Task description: Every line from the beginning of the records below up to the one holding "ball_pitch = 2.65; // [2.6:0.05:3.2]" should be quoted exactly; leave out the rest.

Modeling code records

##########

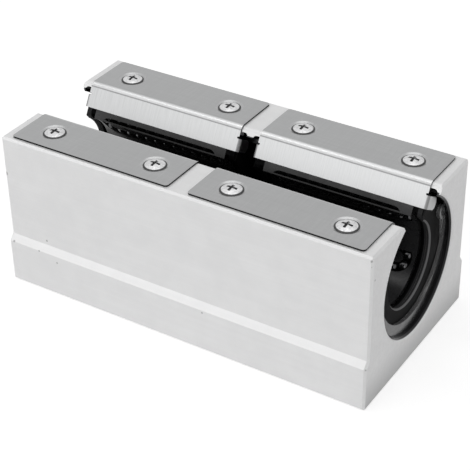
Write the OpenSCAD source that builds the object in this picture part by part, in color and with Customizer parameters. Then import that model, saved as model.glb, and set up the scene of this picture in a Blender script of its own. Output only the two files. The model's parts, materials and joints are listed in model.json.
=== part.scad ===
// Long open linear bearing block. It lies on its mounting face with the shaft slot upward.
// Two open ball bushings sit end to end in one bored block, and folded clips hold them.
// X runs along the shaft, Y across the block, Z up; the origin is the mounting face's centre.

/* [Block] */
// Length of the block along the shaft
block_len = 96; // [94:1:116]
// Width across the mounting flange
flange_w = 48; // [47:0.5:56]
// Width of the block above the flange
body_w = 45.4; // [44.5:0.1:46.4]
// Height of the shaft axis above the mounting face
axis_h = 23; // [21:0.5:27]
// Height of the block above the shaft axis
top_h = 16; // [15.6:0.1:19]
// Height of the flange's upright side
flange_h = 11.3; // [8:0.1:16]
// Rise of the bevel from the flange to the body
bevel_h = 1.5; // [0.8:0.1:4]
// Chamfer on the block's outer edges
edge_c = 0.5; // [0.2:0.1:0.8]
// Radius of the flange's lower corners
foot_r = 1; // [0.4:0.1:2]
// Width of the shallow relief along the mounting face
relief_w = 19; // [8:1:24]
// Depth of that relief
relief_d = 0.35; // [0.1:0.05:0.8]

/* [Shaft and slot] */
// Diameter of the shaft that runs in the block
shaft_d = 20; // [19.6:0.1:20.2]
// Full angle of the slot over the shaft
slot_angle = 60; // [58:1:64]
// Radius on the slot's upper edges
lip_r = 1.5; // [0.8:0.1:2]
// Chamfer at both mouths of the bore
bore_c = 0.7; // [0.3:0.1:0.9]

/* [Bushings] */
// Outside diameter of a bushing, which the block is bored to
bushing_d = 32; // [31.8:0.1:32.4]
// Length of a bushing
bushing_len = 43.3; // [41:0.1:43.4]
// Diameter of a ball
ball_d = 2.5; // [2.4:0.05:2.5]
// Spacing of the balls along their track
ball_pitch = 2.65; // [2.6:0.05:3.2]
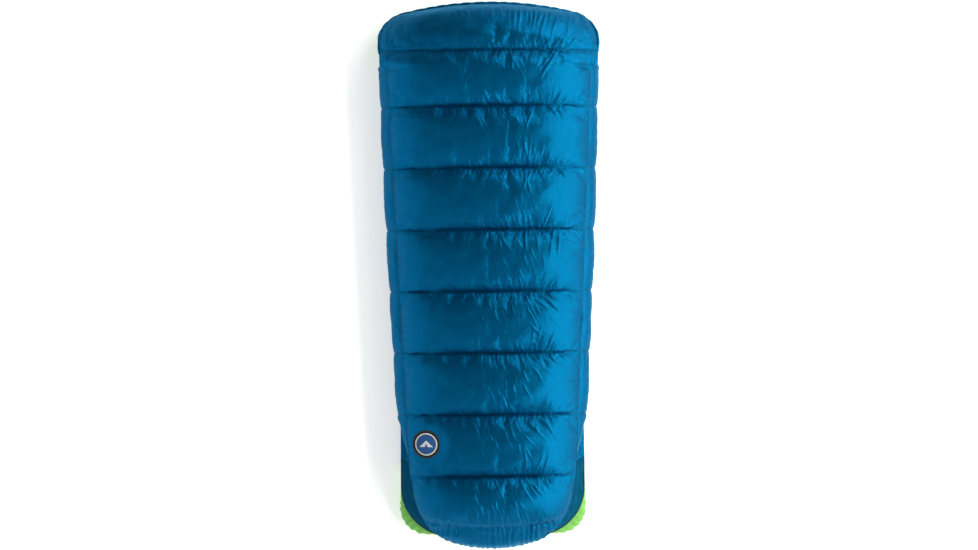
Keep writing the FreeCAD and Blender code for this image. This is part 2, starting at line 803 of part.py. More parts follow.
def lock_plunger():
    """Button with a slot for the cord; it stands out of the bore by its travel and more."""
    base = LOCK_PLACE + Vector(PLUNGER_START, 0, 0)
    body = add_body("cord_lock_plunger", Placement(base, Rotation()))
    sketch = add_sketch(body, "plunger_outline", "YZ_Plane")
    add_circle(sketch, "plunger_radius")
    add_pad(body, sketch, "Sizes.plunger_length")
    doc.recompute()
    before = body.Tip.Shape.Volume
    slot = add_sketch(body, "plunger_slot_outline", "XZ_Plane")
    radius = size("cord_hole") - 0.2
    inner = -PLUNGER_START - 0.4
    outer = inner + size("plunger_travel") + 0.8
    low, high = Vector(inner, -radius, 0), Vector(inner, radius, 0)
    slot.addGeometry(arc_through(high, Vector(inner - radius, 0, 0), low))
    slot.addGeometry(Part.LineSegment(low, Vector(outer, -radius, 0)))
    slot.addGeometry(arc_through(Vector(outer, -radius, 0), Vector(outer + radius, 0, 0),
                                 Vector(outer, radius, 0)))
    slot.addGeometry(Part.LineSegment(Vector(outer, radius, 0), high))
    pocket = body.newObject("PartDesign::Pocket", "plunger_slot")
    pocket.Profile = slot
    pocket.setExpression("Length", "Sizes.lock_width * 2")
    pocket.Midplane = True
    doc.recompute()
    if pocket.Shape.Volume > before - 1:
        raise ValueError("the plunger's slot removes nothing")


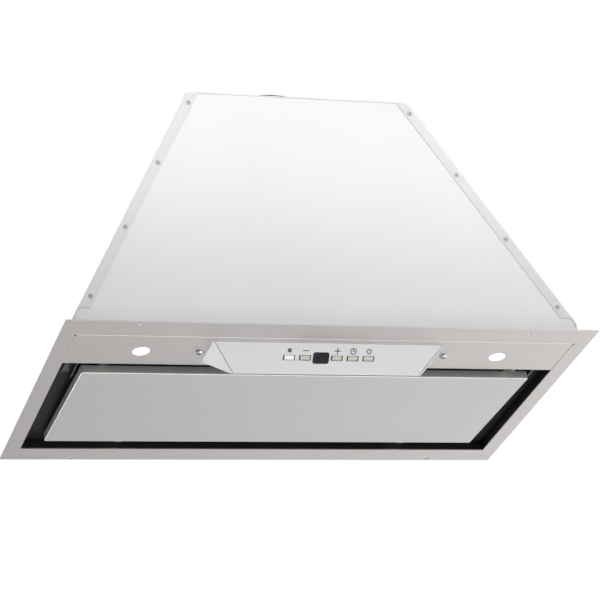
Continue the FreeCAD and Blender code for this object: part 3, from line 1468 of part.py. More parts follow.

##########

Response for this exercise:
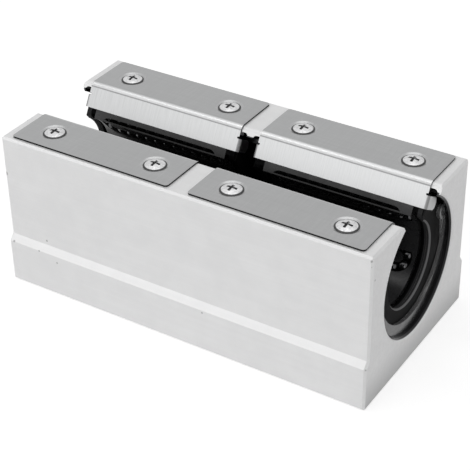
Write the OpenSCAD source that builds the object in this picture part by part, in color and with Customizer parameters. Then import that model, saved as model.glb, and set up the scene of this picture in a Blender script of its own. Output only the two files. The model's parts, materials and joints are listed in model.json.
=== part.scad ===
// Long open linear bearing block. It lies on its mounting face with the shaft slot upward.
// Two open ball bushings sit end to end in one bored block, and folded clips hold them.
// X runs along the shaft, Y across the block, Z up; the origin is the mounting face's centre.

/* [Block] */
// Length of the block along the shaft
block_len = 96; // [94:1:116]
// Width across the mounting flange
flange_w = 48; // [47:0.5:56]
// Width of the block above the flange
body_w = 45.4; // [44.5:0.1:46.4]
// Height of the shaft axis above the mounting face
axis_h = 23; // [21:0.5:27]
// Height of the block above the shaft axis
top_h = 16; // [15.6:0.1:19]
// Height of the flange's upright side
flange_h = 11.3; // [8:0.1:16]
// Rise of the bevel from the flange to the body
bevel_h = 1.5; // [0.8:0.1:4]
// Chamfer on the block's outer edges
edge_c = 0.5; // [0.2:0.1:0.8]
// Radius of the flange's lower corners
foot_r = 1; // [0.4:0.1:2]
// Width of the shallow relief along the mounting face
relief_w = 19; // [8:1:24]
// Depth of that relief
relief_d = 0.35; // [0.1:0.05:0.8]

/* [Shaft and slot] */
// Diameter of the shaft that runs in the block
shaft_d = 20; // [19.6:0.1:20.2]
// Full angle of the slot over the shaft
slot_angle = 60; // [58:1:64]
// Radius on the slot's upper edges
lip_r = 1.5; // [0.8:0.1:2]
// Chamfer at both mouths of the bore
bore_c = 0.7; // [0.3:0.1:0.9]

/* [Bushings] */
// Outside diameter of a bushing, which the block is bored to
bushing_d = 32; // [31.8:0.1:32.4]
// Length of a bushing
bushing_len = 43.3; // [41:0.1:43.4]
// Diameter of a ball
ball_d = 2.5; // [2.4:0.05:2.5]
// Spacing of the balls along their track
ball_pitch = 2.65; // [2.6:0.05:3.2]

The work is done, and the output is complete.